Obviously the city’s lousy with vampires…. but it’s tastefully eschews common Draculoid or Ricean bloodsuckers. The most heavily telegraphed, cliche-laden vampire fake-out turns out to be the psychic emanation of a predatory real-estate contract – which brings me to my second point: Fallen London has a very strong and consistent viewpoint (which is impressive for something that’s written by many hands). All games offer a theory about the world – their mechanics reflect a set of understandings regarding what’s understandable, acceptable, how cause and consequence works, how people will react to situations, what tactical decisions will make sense in their context. And Fallen London’s viewpoint is generally more complex than it first appears, both interesting and interested in the things it talks about. For instance, you can get involved in publishing a newspaper, which inevitably opens up the question, “what is news?” Well, in FL it comes in 3 flavours: meritorious, outlandish, and scandalous. Which sounds like a straightforward value judgment, until you realise that meritorious copy really means “that which will incite outrage,” with little regard for public education. Some of the most important stories are scandalous. Some of the most urgent – if true – are outlandish. And the business of packaging them all together into a single edition of your rag really drives home the point that it’s a composition, made to sell. It will sell better if it tickles more of its readers’ emotional receptors. The outermost reach of the game (for now) is one of its most acerbic parts – a place called Moulin, which is an extended commentary on the academic publishing mill. It consists of a large back yard, where archaeological artifacts wash up, and an institute where you write monographs to interpret them into histories. Those histories can be ironic (“what fun!” the supporting text notes), tragic (“how boring”), or cautionary, and are attractive to different publishers based on their tone. Exploring that theory of the history mill made me sit back in silence and look over my bookshelves…. and I had to concede, whoever wrote it has a point. Moulin also contains the closest thing I’ve seen to a manifesto statement for the whole enterprise:

That which is, is always constructed on the bones of that which is not. For every line of text, its negative lies just below the page. A skilled hand can trace an idea to its echo.

I read the second part of that as a concession that hermeneutics can only ever be an art, not a science. But the first part – constructed on the bones of that which is not. That chimes strongly with my own experience as a historian. I strive to ask answerable questions, but my motivation for asking them always has something unanswerable underneath it. When I look at the hierarchical arrangement of spaces, my potentially answerable question is “how does this spatial arrangement communicate power relationships?” but what I really want to ask is “how important is architectural design in maintaining power hierarchies?” or even “how do people command power? Why is it given to them? Why do even quite small groups tolerate tyrants?” I have to compare what is with other hypothetical possibilities, and the existence of tyrannies with some idea I hold within me, of non-tyrannical social structures and what those might look like.

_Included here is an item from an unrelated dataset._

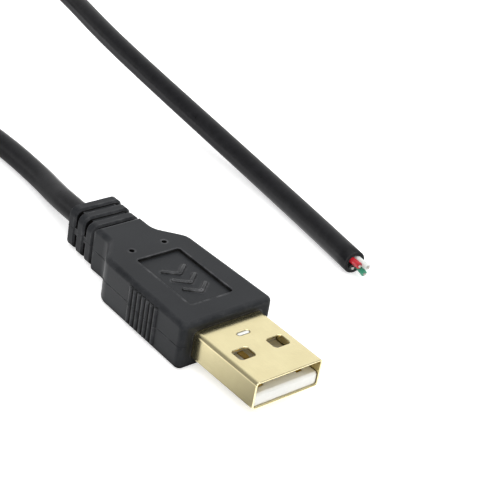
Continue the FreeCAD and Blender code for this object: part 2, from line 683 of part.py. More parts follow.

Finally, perhaps more usefully for the DM in search of bricolage ingredients, there’s the stratigraphy of Fallen London and what it tells us about the secret history of the world. London is the 5th city to Fall, and it Fell on top of its predecessors (in some undisclosed location underground, but not necessarily under any particular ground) so there are traces and hints of what those previous cities were. To be a Fallen city is to be excised from our own world – the world of the Surface – so there’s an implicit negative geography up there. We know that London Fell with the whole extent of the Thames valley, including e.g. the canal locks of Jericho, but not necessarily the city of Oxford, to which they were formerly attached. And that, due to contractual entanglements, some direct possessions of the Crown Fell with it, so Balmoral is down in the cave. So identifying the other Fallen cities might open up interesting vistas for exploration. And here the French Vanilla approach yields dividends, because those cities seem to be almost, but not quite, the places you’d expect, and therefore they can contain… nearly anything, which can all be highly suggestive of clever connections without tying the writers down.

The 4th city is widely thought to be Karakoram – Qublai Khan’s first administrative capital – but it seems obvious to me, given the Romantic leanings elsewhere, that it’s Xanadu’s stately pleasure dome, not least because caves of ice keep cropping up. Therefore Coleridge, Calvino, Dalrymple. For the 3rd city, they mention the murderous Mayan or Zapotec Ball Game (although they don’t use the names, nor pelota, which is a generic ball game name sometimes used to distinguish it from current games). If the rule is that the city in question must have disappeared from our history then I personally don’t know enough to track it down (there are so many): its red bird cult suggests somewhere Quetzalcoatl or a close cousin holds sway. Artwork for the 2nd city implies ancient Egypt, and there are references to Sphinxstone as a material that imprisons Masters. I’m pretty sure it’s Akhenaten’s lost capital Amarna, which was destroyed on his death, along with his heretical cult of Aten. Regarding the 1st city, inevitably some people have suggested Ubar – and Irem does show up as an over-the-untersea location in the game. All I know for sure about it is it had coins. Among the first coins we know of are the electrum coins of Lydia – which are pretty damn interesting AND a trove of them was famously found under the Temple of Artemis at Ephesos, one of the Seven Wonders of the Ancient World. There’s also the early history of Mesopotamian coinage. And so we are free to fill in whichever version of the first city of men we prefer. Regardless, it will have only an oblique relationship with the sunken architecture of the ancient Magistracy and various mystery caves that are unknown to mere Surface-dwellers.